* begin DATA BLOCK *

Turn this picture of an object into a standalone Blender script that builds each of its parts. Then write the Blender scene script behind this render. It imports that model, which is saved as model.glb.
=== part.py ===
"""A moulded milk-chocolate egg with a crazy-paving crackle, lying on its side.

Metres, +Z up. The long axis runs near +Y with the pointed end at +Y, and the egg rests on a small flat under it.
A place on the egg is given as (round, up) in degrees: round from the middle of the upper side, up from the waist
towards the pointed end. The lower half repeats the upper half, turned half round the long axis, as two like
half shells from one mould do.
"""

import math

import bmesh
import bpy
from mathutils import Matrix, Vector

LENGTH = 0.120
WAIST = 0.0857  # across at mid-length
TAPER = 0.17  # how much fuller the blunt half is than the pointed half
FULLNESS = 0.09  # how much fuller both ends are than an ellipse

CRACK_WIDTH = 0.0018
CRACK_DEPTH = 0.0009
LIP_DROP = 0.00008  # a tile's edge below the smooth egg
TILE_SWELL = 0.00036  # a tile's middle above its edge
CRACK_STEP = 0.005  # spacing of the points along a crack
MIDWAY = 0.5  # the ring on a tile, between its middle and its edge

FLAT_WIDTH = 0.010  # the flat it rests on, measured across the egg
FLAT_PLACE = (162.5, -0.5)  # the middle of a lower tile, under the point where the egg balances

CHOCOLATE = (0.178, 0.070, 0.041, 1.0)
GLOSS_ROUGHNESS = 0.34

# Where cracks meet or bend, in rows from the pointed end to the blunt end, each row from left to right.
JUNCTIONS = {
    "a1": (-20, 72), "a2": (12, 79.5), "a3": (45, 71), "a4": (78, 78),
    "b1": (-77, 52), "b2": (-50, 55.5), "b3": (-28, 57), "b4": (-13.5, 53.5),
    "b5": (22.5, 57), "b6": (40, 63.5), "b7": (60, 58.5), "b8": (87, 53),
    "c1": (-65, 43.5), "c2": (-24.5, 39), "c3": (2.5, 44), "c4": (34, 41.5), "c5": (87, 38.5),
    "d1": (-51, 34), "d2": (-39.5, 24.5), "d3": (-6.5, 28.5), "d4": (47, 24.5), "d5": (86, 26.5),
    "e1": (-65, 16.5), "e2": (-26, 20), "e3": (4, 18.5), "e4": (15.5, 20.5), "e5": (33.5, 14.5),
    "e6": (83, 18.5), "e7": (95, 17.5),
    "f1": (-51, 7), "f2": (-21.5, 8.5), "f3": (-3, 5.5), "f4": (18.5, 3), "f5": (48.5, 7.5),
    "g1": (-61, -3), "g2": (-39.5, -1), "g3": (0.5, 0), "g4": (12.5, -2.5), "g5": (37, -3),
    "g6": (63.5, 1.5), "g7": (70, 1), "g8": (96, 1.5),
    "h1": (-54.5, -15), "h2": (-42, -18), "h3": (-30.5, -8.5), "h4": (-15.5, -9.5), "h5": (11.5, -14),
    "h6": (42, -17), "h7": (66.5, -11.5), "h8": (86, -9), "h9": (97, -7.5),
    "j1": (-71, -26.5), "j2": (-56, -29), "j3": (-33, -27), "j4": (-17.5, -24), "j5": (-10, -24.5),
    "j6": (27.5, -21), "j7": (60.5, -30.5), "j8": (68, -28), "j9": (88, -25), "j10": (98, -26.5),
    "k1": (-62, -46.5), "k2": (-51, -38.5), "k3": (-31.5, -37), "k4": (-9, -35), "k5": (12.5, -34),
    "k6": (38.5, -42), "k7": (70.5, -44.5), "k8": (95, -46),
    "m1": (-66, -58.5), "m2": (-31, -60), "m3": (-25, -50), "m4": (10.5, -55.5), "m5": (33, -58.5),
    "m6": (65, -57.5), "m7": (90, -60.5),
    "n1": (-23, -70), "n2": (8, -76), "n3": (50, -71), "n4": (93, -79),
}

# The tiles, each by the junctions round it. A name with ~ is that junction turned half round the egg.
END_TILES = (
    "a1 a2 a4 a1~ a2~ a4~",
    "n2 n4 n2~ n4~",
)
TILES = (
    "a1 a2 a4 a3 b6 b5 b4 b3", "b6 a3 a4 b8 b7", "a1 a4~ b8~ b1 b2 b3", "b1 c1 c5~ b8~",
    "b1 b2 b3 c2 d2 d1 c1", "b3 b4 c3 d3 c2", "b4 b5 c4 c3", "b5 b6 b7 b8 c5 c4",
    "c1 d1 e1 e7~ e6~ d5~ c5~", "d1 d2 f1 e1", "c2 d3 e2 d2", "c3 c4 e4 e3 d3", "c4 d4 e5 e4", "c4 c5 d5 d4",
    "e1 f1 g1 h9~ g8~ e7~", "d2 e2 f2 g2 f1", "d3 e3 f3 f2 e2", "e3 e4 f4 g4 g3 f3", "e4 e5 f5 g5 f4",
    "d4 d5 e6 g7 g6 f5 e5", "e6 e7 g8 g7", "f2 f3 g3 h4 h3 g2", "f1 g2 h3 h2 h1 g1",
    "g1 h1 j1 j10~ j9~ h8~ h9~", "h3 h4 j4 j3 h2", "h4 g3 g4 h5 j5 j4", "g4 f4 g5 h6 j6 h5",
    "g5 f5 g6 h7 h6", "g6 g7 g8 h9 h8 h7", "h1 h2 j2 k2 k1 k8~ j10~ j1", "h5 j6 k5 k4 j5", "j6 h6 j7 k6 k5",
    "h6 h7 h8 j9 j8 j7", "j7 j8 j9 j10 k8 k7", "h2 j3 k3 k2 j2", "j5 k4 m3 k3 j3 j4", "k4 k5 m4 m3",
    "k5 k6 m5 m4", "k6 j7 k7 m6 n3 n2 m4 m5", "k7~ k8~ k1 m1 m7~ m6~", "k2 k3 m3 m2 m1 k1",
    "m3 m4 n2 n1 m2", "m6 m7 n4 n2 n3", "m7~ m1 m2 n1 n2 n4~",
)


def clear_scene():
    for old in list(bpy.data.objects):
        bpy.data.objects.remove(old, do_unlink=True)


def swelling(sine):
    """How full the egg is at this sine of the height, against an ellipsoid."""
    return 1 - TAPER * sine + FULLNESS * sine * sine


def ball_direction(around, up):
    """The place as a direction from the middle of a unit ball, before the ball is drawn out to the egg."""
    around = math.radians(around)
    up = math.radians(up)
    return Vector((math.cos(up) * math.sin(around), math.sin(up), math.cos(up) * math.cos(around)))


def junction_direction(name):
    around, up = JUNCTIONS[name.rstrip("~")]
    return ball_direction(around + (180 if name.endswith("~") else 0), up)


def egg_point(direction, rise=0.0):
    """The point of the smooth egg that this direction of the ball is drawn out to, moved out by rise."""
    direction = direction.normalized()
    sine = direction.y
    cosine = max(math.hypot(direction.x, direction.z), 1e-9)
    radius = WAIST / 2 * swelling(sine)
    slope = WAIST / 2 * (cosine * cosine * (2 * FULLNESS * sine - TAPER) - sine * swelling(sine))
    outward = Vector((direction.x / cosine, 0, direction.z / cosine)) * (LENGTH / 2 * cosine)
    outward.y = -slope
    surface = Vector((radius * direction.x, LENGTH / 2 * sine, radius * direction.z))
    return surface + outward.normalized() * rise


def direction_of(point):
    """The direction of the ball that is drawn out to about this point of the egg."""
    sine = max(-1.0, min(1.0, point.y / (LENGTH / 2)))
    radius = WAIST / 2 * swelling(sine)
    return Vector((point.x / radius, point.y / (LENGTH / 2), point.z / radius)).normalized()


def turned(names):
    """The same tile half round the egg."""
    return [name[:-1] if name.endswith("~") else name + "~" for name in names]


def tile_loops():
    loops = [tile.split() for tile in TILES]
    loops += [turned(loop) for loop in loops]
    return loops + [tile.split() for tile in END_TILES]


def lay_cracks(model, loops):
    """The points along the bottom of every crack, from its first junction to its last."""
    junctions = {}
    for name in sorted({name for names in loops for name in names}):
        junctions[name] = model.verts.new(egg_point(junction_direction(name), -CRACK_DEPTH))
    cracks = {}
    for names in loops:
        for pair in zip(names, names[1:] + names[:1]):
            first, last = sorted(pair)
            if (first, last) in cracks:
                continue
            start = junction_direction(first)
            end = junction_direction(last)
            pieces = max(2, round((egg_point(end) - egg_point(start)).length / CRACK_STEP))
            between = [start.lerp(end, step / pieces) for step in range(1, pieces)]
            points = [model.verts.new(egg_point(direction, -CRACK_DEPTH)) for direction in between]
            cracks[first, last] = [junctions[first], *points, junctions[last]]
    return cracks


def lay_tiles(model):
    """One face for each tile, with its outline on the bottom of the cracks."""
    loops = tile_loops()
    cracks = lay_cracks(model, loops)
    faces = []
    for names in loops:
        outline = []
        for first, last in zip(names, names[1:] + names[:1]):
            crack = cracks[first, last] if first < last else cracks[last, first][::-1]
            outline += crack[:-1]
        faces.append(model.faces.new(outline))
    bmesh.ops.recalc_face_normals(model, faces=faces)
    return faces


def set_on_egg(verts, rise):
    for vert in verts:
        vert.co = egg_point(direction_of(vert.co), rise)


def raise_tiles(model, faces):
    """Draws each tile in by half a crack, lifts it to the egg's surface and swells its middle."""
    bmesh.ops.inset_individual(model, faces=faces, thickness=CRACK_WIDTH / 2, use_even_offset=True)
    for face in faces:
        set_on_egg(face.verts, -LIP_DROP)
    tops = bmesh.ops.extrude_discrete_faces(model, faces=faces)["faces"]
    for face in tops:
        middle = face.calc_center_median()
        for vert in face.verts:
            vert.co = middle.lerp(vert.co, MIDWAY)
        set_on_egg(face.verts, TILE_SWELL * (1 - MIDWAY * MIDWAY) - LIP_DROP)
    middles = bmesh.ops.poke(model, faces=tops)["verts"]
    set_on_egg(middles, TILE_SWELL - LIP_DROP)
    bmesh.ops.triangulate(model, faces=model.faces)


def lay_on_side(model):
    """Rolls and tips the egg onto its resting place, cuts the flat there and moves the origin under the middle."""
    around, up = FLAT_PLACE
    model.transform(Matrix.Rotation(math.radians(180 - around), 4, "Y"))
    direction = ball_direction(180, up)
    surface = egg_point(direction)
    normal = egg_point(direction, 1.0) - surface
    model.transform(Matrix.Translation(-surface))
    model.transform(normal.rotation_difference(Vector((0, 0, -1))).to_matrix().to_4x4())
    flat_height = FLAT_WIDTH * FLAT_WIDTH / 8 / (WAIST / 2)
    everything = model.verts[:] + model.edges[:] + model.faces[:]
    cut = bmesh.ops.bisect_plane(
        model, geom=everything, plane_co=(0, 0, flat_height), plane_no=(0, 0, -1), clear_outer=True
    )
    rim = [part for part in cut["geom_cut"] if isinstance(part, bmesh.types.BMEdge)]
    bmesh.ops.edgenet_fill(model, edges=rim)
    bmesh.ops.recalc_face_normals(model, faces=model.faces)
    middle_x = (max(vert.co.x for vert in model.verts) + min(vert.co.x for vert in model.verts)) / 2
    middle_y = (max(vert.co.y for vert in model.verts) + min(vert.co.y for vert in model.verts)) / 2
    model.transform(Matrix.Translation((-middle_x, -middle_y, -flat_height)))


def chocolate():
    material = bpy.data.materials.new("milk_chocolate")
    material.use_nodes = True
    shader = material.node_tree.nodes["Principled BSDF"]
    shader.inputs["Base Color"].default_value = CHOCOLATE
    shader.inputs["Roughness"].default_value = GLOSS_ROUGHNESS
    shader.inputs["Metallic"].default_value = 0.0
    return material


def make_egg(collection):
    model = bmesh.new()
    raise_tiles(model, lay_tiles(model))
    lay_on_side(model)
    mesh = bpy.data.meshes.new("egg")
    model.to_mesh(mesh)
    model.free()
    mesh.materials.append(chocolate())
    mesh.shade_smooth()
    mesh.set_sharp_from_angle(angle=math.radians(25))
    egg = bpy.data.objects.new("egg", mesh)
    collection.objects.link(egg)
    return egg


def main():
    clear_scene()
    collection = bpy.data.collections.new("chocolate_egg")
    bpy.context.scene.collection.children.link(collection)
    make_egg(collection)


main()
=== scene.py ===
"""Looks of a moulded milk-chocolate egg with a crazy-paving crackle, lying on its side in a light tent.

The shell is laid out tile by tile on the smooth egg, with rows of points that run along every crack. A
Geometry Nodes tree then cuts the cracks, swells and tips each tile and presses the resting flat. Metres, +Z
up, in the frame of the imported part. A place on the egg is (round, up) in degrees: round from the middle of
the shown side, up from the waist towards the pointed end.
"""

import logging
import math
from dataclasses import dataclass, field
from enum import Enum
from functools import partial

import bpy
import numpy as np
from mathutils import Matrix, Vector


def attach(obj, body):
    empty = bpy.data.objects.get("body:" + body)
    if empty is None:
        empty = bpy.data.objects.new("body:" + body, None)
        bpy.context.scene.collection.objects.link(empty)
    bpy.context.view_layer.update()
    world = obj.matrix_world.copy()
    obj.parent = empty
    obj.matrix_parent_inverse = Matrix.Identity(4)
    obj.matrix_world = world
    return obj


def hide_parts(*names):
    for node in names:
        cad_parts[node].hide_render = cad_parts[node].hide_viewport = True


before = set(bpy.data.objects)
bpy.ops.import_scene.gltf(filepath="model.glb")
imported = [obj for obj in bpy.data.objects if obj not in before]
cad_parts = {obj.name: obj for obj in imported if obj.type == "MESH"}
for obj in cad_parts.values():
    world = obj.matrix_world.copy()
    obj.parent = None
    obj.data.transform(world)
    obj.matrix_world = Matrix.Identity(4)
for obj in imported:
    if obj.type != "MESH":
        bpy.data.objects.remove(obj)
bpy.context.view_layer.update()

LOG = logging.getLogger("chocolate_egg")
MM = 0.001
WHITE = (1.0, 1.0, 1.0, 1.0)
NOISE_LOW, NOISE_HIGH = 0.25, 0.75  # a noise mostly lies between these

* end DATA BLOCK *

**WHAT YOU WILL DO**
Start with the line that contains "mesh.materials.append(chocolate())" and end with the line that contains "a light tent."; give those lines again exactly, and no others.

**RESPONSE**
    mesh.materials.append(chocolate())
    mesh.shade_smooth()
    mesh.set_sharp_from_angle(angle=math.radians(25))
    egg = bpy.data.objects.new("egg", mesh)
    collection.objects.link(egg)
    return egg


def main():
    clear_scene()
    collection = bpy.data.collections.new("chocolate_egg")
    bpy.context.scene.collection.children.link(collection)
    make_egg(collection)


main()
=== scene.py ===
"""Looks of a moulded milk-chocolate egg with a crazy-paving crackle, lying on its side in a light tent.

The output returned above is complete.